III. | General and Specific Pre-Approval of Non-Audit Fund Services |
The Audit Committee will consider, at least annually, the list of General Pre-Approved Non-Audit Services which list may be terminated or modified at any time by the Audit Committee. To inform the Audit Committee’s review and approval of General Pre-Approved Non-Audit Services, the Funds’ Treasurer (or his or her designee) and Auditor shall provide such information regarding independence or other matters as the Audit Committee may request.
Any services or fee ranges that are not within the scope of General Pre-Approved Non-Audit Services have not received general pre-approval and require specific pre-approval. Each request for specific pre-approval by the Audit Committee for services to be provided by the Auditor to the Funds must be submitted to the Audit Committee by the Funds’ Treasurer (or his or her designee) and must include detailed information about the services to be provided, the fees or fee ranges to be charged, and other relevant information sufficient to allow the Audit Committee to consider whether to pre-approve such engagement, including evaluating whether the provision of such services will impair the independence of the Auditor and is otherwise consistent with Applicable Rules.
IV. | Non-Audit Service Types |
The Audit Committee may provide either general or specific pre-approval of audit-related, tax or other services, each as described in more detail below.

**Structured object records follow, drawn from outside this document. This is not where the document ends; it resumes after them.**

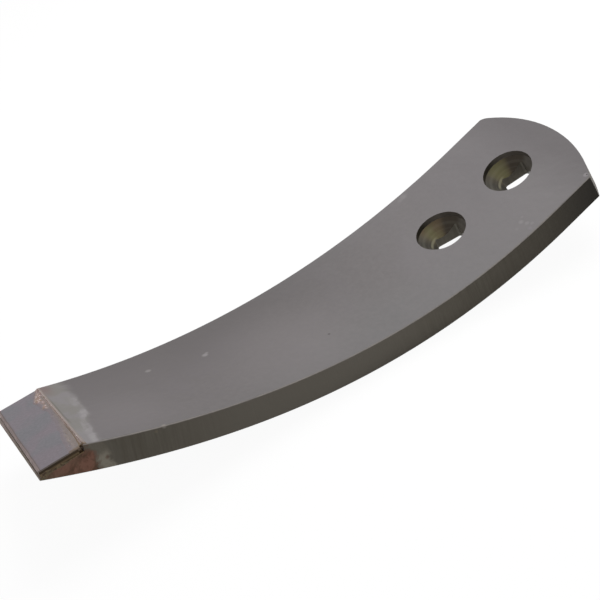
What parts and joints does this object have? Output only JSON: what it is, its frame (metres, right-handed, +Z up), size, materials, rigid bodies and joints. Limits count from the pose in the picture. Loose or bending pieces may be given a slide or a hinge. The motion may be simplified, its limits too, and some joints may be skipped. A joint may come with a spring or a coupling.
{
  "type": "cultivator point",
  "caption": "Bent and twisted flat steel cultivator point with countersunk square-neck bolt holes and a carbide plate brazed across its working end.",
  "frame": {"origin": "under the middle of the part as it lies on its convex back, on the surface that it lies on", "axes": "+X along the bar towards the bolted head, +Y across the bar to its far edge, +Z up"},
  "size_m": [0.2922, 0.084, 0.0429],
  "materials": {
    "steel": "blasted hot-formed steel, dull mid grey, heat-tinted near the brazed joint",
    "carbide": "sintered carbide, smooth bluish grey",
    "braze": "copper-coloured braze, rough, with scale"
  },
  "bodies": {
    "root": {"point_body": "steel", "carbide_plate": "carbide", "braze_seam": "braze"}
  },
  "joints": []
}
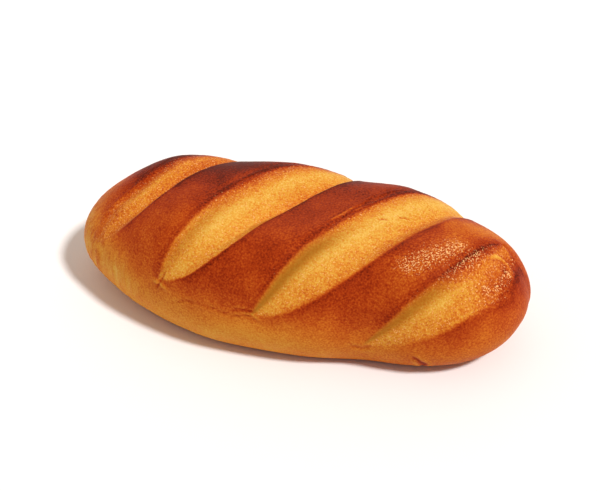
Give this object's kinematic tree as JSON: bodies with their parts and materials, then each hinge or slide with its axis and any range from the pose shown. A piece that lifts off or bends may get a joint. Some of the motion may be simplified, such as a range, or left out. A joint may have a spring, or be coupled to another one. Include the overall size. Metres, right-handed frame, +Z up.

a. | Audit-Related Services |
“Audit-related services” are assurance and related services that are reasonably related to the performance of the audit or review of the Fund’s financial statements or that are traditionally performed by an independent auditor. Audit-related services include, among others, accounting consultations related to accounting, financial reporting or disclosure matters not classified as “Audit services”; assistance with understanding and implementing new accounting and financial reporting guidance from rulemaking authorities; services related to mergers, acquisitions or dispositions; compliance with ratings agency requirements and interfund lending activities; and assistance with internal control reporting requirements.
b. | Tax Services |
“Tax services” include, but are not limited to, the review and signing of the Funds’ federal tax returns, the review of required distributions by the Funds and consultations regarding tax matters such as the tax treatment of new investments or the impact of new regulations. The Audit Committee will not approve proposed services of the Auditor which the Audit Committee believes are to be provided in connection with a service or transaction initially recommended by the Auditor, the sole business purpose of which may be tax avoidance and the tax treatment of which may not be supported in the Internal Revenue Code and related regulations. The Audit Committee will consult with the Funds’ Treasurer (or his or her designee) and may consult with outside counsel or advisers as necessary to ensure the consistency of tax services rendered by the Auditor with the foregoing policy. The Auditor shall not represent any Fund or any Service Affiliate before a tax court, district court or federal court of claims.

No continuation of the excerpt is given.